* [What is needed]: Repeat the line that contains "zip(*points))), Vector(map(max, zip(*points)))", the line that contains "obj.matrix_world = world", and all lines between them, exactly and with no other lines.

* [Source data]:
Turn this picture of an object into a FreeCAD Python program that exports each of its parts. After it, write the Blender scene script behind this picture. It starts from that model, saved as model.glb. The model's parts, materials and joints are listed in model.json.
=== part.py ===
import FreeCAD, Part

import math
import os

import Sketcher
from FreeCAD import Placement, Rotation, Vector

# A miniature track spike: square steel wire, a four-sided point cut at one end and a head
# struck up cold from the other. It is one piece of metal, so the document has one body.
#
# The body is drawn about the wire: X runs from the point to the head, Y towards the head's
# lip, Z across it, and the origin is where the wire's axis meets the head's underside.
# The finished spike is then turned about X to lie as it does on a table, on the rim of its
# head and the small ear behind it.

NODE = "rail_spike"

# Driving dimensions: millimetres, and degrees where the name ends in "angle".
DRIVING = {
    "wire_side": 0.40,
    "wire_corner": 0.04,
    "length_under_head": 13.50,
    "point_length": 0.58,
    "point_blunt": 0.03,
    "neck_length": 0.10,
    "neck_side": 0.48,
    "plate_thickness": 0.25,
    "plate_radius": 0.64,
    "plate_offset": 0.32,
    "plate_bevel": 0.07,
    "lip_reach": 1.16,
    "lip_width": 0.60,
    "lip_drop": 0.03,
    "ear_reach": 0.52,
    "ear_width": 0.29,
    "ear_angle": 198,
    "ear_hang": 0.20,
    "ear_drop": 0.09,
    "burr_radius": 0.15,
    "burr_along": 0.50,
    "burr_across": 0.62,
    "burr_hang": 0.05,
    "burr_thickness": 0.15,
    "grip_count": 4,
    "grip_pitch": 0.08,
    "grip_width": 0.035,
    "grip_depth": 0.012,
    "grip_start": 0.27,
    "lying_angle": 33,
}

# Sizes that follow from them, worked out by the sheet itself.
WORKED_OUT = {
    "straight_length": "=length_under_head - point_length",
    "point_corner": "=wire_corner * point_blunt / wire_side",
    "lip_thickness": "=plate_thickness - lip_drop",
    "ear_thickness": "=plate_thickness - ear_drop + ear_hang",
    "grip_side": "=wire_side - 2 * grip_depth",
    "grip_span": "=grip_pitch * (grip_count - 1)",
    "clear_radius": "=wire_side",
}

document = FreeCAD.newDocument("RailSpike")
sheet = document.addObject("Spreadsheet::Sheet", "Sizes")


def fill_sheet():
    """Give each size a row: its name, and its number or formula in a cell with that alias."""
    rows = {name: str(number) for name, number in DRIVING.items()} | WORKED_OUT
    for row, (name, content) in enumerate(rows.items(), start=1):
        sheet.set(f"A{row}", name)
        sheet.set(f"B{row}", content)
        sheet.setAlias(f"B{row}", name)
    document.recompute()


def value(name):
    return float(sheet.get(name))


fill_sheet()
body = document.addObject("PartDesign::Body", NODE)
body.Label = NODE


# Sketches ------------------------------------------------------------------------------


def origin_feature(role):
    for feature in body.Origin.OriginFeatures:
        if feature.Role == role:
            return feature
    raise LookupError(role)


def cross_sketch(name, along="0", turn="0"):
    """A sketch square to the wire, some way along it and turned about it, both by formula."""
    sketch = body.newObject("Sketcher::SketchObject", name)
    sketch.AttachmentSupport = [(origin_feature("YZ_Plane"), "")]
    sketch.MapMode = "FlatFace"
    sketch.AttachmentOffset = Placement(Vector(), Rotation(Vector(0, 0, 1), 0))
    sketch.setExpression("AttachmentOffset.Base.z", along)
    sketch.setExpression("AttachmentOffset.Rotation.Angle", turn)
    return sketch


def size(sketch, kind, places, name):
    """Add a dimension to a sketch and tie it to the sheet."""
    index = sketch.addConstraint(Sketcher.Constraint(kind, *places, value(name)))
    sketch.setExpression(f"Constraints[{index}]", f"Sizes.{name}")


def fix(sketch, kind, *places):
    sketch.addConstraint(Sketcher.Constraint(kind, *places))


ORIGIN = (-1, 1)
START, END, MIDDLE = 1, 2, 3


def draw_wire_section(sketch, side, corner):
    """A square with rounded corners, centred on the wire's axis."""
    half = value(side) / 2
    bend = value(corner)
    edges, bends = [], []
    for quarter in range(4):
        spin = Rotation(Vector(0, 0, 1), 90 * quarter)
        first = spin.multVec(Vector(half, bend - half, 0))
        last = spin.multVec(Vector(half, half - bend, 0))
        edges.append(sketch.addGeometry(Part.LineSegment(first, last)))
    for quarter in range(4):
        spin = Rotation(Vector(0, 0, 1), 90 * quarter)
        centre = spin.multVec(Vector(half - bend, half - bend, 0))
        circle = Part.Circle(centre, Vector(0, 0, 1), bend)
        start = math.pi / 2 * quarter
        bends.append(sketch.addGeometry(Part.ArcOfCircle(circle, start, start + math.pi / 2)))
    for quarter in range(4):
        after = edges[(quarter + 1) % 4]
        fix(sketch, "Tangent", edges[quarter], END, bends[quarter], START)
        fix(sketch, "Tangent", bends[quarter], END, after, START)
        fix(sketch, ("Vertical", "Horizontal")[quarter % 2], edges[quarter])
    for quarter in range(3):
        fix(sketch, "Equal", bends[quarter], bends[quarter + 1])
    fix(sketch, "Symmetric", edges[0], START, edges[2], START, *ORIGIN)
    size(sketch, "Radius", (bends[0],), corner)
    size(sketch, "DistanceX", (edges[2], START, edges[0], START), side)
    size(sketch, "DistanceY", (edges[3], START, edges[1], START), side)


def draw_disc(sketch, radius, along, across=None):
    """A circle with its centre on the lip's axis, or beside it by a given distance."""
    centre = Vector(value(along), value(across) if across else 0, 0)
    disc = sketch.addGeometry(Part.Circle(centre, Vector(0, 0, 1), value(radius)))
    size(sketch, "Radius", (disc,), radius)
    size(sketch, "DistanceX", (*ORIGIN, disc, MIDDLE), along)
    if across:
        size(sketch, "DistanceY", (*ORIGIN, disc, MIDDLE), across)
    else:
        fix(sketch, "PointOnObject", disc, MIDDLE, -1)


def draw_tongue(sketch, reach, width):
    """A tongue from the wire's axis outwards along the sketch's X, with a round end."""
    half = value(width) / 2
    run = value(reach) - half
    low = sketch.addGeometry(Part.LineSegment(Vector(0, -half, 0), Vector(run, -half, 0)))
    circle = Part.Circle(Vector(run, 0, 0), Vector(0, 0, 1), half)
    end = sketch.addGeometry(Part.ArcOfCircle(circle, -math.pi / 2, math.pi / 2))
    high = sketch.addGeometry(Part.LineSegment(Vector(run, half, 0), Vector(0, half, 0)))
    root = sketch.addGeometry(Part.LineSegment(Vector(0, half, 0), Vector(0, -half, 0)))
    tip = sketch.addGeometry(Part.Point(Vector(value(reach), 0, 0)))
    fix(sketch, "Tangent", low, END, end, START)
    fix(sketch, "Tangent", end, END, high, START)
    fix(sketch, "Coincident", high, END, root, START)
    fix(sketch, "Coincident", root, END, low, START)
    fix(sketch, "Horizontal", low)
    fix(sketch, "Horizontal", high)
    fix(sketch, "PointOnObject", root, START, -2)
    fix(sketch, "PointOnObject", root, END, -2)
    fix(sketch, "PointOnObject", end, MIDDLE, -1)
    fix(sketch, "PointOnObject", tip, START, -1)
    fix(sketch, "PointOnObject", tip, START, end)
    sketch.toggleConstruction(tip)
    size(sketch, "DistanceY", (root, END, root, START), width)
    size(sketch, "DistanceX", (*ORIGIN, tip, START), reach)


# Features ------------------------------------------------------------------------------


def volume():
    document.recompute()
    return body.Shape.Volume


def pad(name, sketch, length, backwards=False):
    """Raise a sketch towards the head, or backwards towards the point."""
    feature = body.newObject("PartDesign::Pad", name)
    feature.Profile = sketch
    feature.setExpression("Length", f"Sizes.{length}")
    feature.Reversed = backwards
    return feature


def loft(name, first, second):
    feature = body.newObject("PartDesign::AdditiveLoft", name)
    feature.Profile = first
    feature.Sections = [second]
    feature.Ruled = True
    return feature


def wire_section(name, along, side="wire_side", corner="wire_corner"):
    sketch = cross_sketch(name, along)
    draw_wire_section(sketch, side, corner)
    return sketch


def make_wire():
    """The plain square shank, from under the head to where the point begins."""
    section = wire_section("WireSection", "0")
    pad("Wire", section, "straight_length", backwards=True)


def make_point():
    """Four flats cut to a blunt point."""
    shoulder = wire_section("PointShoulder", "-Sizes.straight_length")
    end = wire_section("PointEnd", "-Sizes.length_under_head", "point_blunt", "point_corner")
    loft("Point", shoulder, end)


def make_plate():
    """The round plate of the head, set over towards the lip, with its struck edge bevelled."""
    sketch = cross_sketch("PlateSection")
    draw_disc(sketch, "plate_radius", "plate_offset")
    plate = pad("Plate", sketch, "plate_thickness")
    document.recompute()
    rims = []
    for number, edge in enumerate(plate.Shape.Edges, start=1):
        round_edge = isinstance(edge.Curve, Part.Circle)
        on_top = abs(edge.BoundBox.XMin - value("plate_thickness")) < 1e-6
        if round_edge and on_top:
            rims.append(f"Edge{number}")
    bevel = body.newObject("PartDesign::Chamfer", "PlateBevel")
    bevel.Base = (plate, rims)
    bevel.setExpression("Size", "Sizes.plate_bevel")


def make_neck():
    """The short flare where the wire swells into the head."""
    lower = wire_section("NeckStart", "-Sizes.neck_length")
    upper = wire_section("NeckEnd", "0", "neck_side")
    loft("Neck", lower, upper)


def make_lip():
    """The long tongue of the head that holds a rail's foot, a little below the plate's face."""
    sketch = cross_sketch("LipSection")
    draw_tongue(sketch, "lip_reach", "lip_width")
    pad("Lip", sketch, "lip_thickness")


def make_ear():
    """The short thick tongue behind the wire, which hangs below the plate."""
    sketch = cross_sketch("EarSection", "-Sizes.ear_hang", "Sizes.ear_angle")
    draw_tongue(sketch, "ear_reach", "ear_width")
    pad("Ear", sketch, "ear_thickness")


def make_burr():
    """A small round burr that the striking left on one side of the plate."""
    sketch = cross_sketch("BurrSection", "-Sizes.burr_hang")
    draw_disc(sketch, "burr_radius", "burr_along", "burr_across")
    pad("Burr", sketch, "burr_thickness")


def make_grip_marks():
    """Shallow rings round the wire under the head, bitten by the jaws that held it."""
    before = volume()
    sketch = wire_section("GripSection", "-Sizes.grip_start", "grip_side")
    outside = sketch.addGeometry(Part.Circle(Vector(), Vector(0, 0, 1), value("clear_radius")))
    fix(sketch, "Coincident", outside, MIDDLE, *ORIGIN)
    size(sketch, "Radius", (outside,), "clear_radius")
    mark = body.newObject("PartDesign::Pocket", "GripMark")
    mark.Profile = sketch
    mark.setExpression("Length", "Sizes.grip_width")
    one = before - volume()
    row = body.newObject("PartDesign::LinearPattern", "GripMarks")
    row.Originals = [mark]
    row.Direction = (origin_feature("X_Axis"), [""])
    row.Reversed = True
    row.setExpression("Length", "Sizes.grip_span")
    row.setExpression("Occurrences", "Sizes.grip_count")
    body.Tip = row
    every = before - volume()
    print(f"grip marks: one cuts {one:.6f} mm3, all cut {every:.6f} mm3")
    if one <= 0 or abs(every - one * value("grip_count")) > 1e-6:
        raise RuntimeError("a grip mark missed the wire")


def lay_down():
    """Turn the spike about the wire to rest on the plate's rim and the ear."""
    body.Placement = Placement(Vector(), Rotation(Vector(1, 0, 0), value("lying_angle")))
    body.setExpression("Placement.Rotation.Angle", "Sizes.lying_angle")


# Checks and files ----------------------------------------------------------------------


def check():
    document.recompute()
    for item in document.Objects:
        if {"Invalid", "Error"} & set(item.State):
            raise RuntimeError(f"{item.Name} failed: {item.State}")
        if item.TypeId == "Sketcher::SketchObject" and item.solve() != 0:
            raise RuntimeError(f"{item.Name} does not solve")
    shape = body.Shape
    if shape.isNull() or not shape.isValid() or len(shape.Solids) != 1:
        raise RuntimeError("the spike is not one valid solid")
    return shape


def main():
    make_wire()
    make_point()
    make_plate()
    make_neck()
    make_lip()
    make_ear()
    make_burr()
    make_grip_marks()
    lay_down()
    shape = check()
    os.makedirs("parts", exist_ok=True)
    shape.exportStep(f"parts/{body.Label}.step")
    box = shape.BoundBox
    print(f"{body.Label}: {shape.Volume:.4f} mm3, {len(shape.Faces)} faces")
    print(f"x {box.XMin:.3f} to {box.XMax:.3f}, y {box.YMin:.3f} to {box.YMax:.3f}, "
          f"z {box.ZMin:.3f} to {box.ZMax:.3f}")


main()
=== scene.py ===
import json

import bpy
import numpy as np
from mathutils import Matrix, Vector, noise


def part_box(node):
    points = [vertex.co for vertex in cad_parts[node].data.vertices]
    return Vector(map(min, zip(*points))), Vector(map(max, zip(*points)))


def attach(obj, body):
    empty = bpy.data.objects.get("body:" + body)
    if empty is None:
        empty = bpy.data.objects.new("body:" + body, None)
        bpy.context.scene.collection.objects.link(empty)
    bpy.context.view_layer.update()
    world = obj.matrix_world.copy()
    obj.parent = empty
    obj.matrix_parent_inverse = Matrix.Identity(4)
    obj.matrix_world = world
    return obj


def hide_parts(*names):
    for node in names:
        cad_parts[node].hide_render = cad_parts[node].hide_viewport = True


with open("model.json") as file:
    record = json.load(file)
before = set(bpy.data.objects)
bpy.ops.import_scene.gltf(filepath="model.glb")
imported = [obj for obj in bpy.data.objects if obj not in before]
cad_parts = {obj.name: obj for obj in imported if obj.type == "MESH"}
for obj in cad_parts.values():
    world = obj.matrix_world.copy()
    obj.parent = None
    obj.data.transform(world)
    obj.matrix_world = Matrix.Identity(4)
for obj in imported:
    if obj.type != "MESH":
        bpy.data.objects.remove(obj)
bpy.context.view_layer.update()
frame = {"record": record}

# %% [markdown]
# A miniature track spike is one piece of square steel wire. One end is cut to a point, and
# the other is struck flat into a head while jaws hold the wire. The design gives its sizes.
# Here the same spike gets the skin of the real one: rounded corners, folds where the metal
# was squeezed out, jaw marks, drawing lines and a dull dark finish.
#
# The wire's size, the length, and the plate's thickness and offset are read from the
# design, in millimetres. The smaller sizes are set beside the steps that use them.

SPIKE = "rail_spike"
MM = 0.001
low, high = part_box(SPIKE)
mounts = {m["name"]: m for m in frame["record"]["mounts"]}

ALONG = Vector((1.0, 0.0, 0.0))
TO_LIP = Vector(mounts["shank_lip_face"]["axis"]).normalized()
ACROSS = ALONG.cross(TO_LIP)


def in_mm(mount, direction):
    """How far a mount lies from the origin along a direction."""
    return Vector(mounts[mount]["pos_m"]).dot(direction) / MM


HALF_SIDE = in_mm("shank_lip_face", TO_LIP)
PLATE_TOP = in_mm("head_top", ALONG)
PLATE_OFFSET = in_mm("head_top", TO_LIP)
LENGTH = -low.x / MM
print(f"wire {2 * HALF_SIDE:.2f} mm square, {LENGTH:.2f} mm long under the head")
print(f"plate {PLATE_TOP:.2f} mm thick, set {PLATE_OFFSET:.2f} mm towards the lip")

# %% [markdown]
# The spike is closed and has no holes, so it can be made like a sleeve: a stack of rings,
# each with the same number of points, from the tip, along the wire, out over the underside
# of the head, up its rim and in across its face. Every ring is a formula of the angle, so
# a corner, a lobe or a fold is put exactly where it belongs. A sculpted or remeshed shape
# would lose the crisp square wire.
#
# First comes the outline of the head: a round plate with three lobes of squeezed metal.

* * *

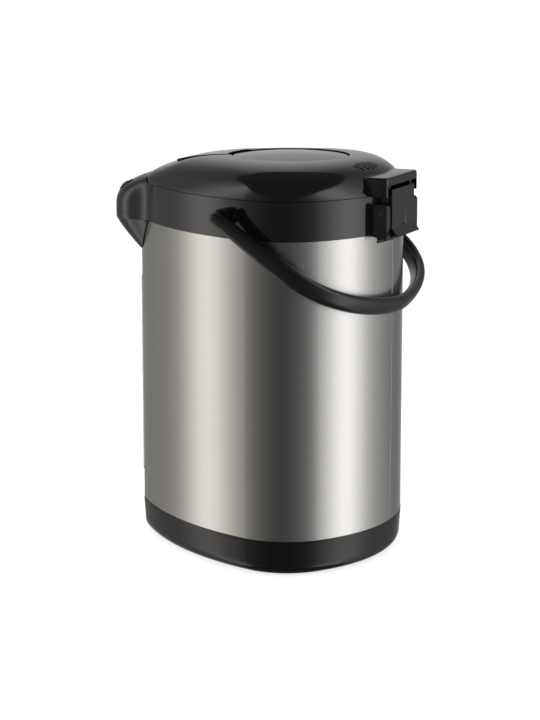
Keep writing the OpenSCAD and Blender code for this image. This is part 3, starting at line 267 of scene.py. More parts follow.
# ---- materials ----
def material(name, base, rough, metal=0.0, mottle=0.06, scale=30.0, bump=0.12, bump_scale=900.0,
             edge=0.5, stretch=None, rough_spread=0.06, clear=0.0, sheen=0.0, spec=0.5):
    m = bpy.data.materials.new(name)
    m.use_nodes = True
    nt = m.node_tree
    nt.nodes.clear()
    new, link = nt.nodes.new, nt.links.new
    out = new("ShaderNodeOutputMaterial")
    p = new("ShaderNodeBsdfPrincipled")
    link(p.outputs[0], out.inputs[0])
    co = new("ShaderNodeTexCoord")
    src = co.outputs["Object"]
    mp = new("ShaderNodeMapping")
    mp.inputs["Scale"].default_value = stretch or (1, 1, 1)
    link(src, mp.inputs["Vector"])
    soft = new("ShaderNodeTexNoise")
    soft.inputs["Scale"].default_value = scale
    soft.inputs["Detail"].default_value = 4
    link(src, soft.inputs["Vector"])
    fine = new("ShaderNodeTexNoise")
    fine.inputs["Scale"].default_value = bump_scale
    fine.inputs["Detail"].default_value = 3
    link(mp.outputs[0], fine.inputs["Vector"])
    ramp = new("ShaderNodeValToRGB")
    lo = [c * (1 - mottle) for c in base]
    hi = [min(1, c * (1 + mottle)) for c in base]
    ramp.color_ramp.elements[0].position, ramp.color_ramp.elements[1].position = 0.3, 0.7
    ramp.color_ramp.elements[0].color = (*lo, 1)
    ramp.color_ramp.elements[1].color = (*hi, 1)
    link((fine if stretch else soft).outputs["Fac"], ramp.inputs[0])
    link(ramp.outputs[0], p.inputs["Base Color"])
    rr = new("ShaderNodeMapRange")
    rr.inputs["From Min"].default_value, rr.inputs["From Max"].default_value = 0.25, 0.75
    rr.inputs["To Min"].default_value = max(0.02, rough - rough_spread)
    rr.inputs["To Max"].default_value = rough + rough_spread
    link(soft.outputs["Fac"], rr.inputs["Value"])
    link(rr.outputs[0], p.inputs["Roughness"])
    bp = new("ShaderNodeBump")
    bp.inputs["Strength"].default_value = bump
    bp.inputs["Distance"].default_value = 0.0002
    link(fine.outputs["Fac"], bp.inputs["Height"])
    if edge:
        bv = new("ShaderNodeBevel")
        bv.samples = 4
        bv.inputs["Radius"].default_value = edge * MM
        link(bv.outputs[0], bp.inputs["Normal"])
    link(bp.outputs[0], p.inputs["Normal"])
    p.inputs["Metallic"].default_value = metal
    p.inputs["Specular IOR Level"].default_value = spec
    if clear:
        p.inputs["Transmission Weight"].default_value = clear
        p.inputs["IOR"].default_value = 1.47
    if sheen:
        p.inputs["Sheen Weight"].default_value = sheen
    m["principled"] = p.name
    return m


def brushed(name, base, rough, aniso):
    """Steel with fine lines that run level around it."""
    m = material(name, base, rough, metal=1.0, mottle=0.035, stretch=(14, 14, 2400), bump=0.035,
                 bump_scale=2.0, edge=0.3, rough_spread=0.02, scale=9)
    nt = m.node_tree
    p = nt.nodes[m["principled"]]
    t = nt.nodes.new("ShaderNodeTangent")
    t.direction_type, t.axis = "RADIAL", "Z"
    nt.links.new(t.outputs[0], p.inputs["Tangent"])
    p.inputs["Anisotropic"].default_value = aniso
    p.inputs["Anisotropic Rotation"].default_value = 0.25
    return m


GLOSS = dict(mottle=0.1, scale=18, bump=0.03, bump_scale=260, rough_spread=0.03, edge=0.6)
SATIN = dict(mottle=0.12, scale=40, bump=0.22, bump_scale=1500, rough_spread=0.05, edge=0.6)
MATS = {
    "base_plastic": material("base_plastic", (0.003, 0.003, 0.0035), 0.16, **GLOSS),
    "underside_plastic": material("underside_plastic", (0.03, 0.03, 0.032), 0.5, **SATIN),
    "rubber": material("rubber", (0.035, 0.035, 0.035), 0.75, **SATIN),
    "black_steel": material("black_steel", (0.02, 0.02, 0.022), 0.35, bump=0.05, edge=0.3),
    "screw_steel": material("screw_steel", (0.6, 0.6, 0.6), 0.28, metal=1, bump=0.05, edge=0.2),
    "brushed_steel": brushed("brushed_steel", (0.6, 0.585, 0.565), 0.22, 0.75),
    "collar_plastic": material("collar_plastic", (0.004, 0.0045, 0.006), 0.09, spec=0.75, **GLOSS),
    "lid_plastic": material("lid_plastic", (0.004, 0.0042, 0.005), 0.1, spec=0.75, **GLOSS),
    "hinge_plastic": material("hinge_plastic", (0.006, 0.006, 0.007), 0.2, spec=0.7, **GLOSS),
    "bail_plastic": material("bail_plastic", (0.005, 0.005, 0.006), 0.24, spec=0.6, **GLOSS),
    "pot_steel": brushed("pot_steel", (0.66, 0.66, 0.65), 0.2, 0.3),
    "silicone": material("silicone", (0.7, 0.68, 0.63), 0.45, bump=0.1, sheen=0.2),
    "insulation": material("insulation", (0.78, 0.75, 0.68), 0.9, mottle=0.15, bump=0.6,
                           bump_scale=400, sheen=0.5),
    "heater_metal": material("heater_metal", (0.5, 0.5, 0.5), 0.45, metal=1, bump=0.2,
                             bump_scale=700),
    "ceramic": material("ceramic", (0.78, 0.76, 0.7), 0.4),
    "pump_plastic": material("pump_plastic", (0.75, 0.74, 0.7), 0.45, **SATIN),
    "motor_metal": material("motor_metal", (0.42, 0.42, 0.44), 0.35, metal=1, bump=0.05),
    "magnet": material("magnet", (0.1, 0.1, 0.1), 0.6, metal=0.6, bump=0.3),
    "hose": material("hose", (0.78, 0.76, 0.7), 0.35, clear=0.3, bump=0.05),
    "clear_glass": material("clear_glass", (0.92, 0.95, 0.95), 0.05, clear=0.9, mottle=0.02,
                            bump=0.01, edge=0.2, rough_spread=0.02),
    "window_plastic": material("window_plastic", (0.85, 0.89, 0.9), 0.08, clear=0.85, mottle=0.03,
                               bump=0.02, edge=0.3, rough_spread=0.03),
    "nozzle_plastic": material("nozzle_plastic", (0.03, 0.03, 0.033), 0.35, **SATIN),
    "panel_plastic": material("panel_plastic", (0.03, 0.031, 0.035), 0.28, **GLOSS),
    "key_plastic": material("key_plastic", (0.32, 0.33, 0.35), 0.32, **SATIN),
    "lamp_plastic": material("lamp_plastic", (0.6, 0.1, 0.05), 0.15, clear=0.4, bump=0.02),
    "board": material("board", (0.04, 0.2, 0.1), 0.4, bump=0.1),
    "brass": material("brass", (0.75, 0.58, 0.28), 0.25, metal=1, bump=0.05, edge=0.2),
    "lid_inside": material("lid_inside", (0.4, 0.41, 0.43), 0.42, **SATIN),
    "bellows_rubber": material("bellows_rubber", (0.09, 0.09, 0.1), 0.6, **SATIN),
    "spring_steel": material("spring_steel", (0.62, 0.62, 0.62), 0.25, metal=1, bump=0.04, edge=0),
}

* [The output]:
    return Vector(map(min, zip(*points))), Vector(map(max, zip(*points)))


def attach(obj, body):
    empty = bpy.data.objects.get("body:" + body)
    if empty is None:
        empty = bpy.data.objects.new("body:" + body, None)
        bpy.context.scene.collection.objects.link(empty)
    bpy.context.view_layer.update()
    world = obj.matrix_world.copy()
    obj.parent = empty
    obj.matrix_parent_inverse = Matrix.Identity(4)
    obj.matrix_world = world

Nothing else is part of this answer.